J'en viens à quelques pistes de réflexion.

Il convient de favoriser la formation au maintien de l'ordre des policiers non formés, notamment ceux des BAC, si leur intervention devait être maintenue. Une formation commune favoriserait l'unification des pratiques et des politiques.

Nous espérons un retour des politiques administratives mais, pour limiter les risques de judiciarisation abusive, nous proposons que les procureurs et les parquets soient plus fréquemment représentés dans les manifestations.

Nous proposons la suppression de toutes les armes et de tous les équipements classés matériels de guerre. D'autres modes de fonctionnement et types d'armes peuvent être utilisés. Les jets à eau, par exemple, sont tout aussi efficaces, sans risque d'entraîner des troubles ou des mutilations définitives.

Pour ce qui est des contrôles d'identité, nous privilégions l'utilisation du récépissé. C'est une voie que nous avons déjà suggérée par le passé et encore récemment au Parlement.

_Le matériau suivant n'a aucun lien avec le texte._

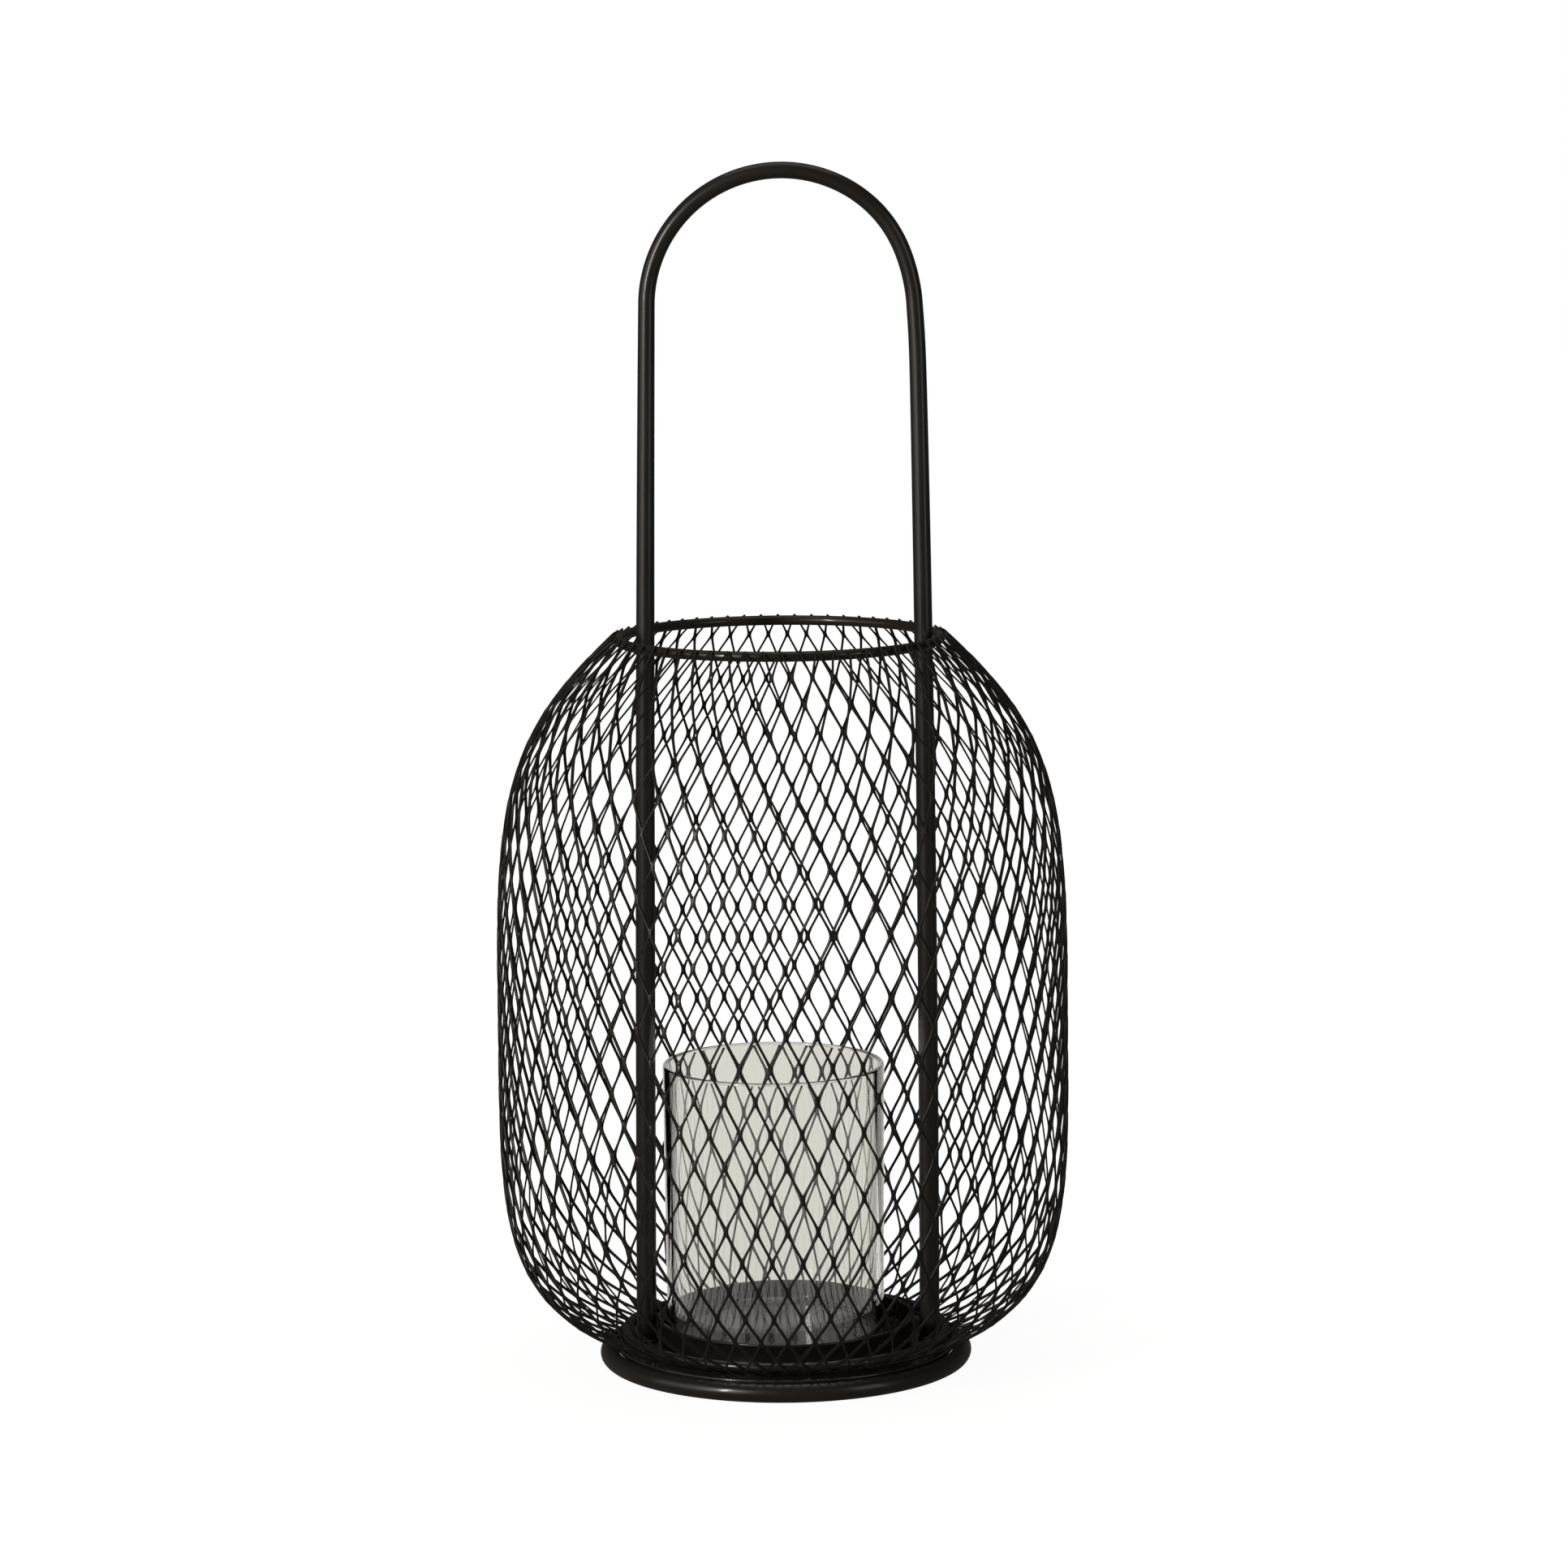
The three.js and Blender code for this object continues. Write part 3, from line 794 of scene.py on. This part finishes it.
# The dish shows the marks of the press inside only
dish, dish_middle = pan()
finish_piece(dish, pan_paint, "black_paint", "lantern", "candle_pan")
dish.data.materials.append(paint)
for face in dish.data.polygons:
    outside = math.hypot(face.center.x, face.center.y) > dish_middle or face.normal.z < -0.1
    face.material_index = 1 if outside else 0

path, radii = bail_path()
finish_piece(
    tube("bail_tube", path, radii, BAIL_SIDES, BAIL_BORE_SHARE, Vector((0, 1, 0))),
    paint, "black_paint", "lantern", "bail",
)

# Welds: the seam round the plate, its tacks, and a collar round each leg where it meets the plate
plate_radius, _, seam_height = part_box("base_plate")[1]
seam = ring_piece("plate_seam_weld", plate_radius + SEAM_OFFSET, seam_height, SEAM_ROD, 16, 300)
finish_piece(seam, weld, "black_paint", "lantern")
tacks = [
    (round_place(plate_radius - TACK_INSET, azimuth, seam_height + TACK_RISE), round_tangent(azimuth))
    for azimuth in TACK_AZIMUTHS
]
finish_piece(foot_tacks(tacks), weld, "black_paint", "lantern")
for side, foot in (("left", path[0]), ("right", path[-1])):
    section = arc(BAIL_FOOT_RADIUS + COLLAR_GAP, seam_height + COLLAR_RISE, COLLAR_ROD, 0, 360, 12)[:-1]
    collar = turned(f"leg_weld_{side}", section, 64, closed=True, centre=(foot.x, foot.y))
    finish_piece(collar, weld, "black_paint", "lantern")

for side in ("left", "right"):
    finish_piece(screw(side), zinc, "zinc_steel", "lantern", f"leg_screw_{side}")
    finish_piece(washer(side), zinc, "zinc_steel", "lantern", f"leg_washer_{side}")
    insert = frame["nodes"][f"leg_insert_{side}"]
    for material_slot in insert.material_slots:
        material_slot.material = zinc

finish_piece(glass(), clear, "clear_glass", "glass", "glass_cylinder")


# ---------------------------------------------------------------- stage

def area_light(name, place, target, width, height, power):
    data = bpy.data.lights.new(name, "AREA")
    data.shape = "RECTANGLE"
    data.size, data.size_y = width, height
    data.energy = power
    data.color = LIGHT_COLOUR
    light = new_object(name, data)
    light.location = place
    aim = Vector(target) - Vector(place)
    light.rotation_euler = aim.to_track_quat("-Z", "Y").to_euler()


def ray_colour(tree):
    """Colour of floor or surroundings by kind of ray, so that the black object stands before pure white."""
    rays = tree.nodes.new("ShaderNodeLightPath").outputs

    def compare(operation, value, limit):
        node = tree.nodes.new("ShaderNodeMath")
        node.operation = operation
        tree.links.new(value, node.inputs[0])
        node.inputs[1].default_value = limit
        return node.outputs[0]

    def mix(share, first, second):
        node = tree.nodes.new("ShaderNodeMix")
        node.data_type = "RGBA"
        tree.links.new(share, node.inputs[0])
        for socket, value in ((node.inputs[6], first), (node.inputs[7], second)):
            if isinstance(value, bpy.types.NodeSocket):
                tree.links.new(value, socket)
            else:
                socket.default_value = (*value, 1)
        return node.outputs[2]

    reflected = compare("GREATER_THAN", rays["Glossy Depth"], 0.5)
    far_inside = compare("GREATER_THAN", rays["Transmission Depth"], 3.5)
    undimmed = compare("LESS_THAN", rays["Diffuse Depth"], 0.5)
    glassy = mix(reflected, THROUGH, mix(far_inside, EDGE, BASE))
    sharp = mix(rays["Is Singular Ray"], SURROUND, glassy)
    return mix(rays["Is Camera Ray"], mix(undimmed, SURROUND, sharp), SEEN)


def floor():
    corners = [(x * FLOOR_REACH, y * FLOOR_REACH, 0) for x, y in ((-1, -1), (1, -1), (1, 1), (-1, 1))]
    obj = mesh_from("floor", corners, [[0, 1, 2, 3]])
    n = Nodes("pale_floor")
    n.shader.inputs["Base Color"].default_value = (*FLOOR_GREY, 1)
    n.shader.inputs["Roughness"].default_value = 0.7
    n.shader.inputs["Specular IOR Level"].default_value = 0.0
    middle = n.add("ShaderNodeVectorMath", {0: n.coords.outputs["Object"]}, operation="LENGTH")
    near = n.ramp(middle.outputs["Value"], SHADOW_START, SHADOW_END, FLOOR_NEAR, 1.0)
    n.put(n.shader.inputs["Emission Color"], ray_colour(n.tree))
    n.put(n.shader.inputs["Emission Strength"], near)
    obj.data.materials.append(n.material)
    return obj


ground = floor()

world = bpy.data.worlds.new("studio")
bpy.context.scene.world = world
world.use_nodes = True
tree = world.node_tree
background = tree.nodes["Background"]
tree.links.new(ray_colour(tree), background.inputs["Color"])

for light in LIGHTS:
    area_light(*light)

data = bpy.data.cameras.new("camera")
data.sensor_width = SENSOR_WIDTH
data.lens = CAMERA_LENS
data.clip_end = VIEW_DEPTH
camera = new_object("camera", data)
camera.matrix_world = (
    Matrix.Translation(CAMERA_PLACE)
    @ Matrix.Rotation(math.pi / 2 - CAMERA_PITCH, 4, "X")
    @ Matrix.Rotation(CAMERA_ROLL, 4, "Z")
)
scene = bpy.context.scene
scene.camera = camera
scene.view_settings.view_transform = "Standard"
scene.view_settings.look = "None"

Enfin, il convient de renforcer les contrôles et les sanctions des policiers défaillants. Les services d'enquête de l'IGGN et de l'IGPN doivent être placés sous l'égide d'une autorité indépendante, qui pourrait être le Défenseur des droits : chargé du service de déontologie des policiers, il serait cohérent qu'il le soit également du contrôle de l'impartialité de l'enquête. Tous les avocats le savent, les enquêtes sont menées à décharge. Même si je ne pense pas que cette piste sera suivie, les enquêtes devraient être indépendantes et impartiales. Ce n'est pas faire injure aux parquets de dire qu'ils protègent par nature les forces de police. En cas de plainte, le parquet se fait d'abord l'avocat des policiers et n'instruit pas réellement son enquête à charge et à décharge. À ce problème, il existe une solution simple : de même que, en cas de diffamation, une plainte permet à une victime de saisir directement un juge d'instruction sans passer par le procureur de la République, de même, en cas de violences policières, un juge d'instruction indépendant, placé sous l'autorité du Conseil supérieur de la magistrature, devrait pouvoir systématiquement enquêter à charge et à décharge.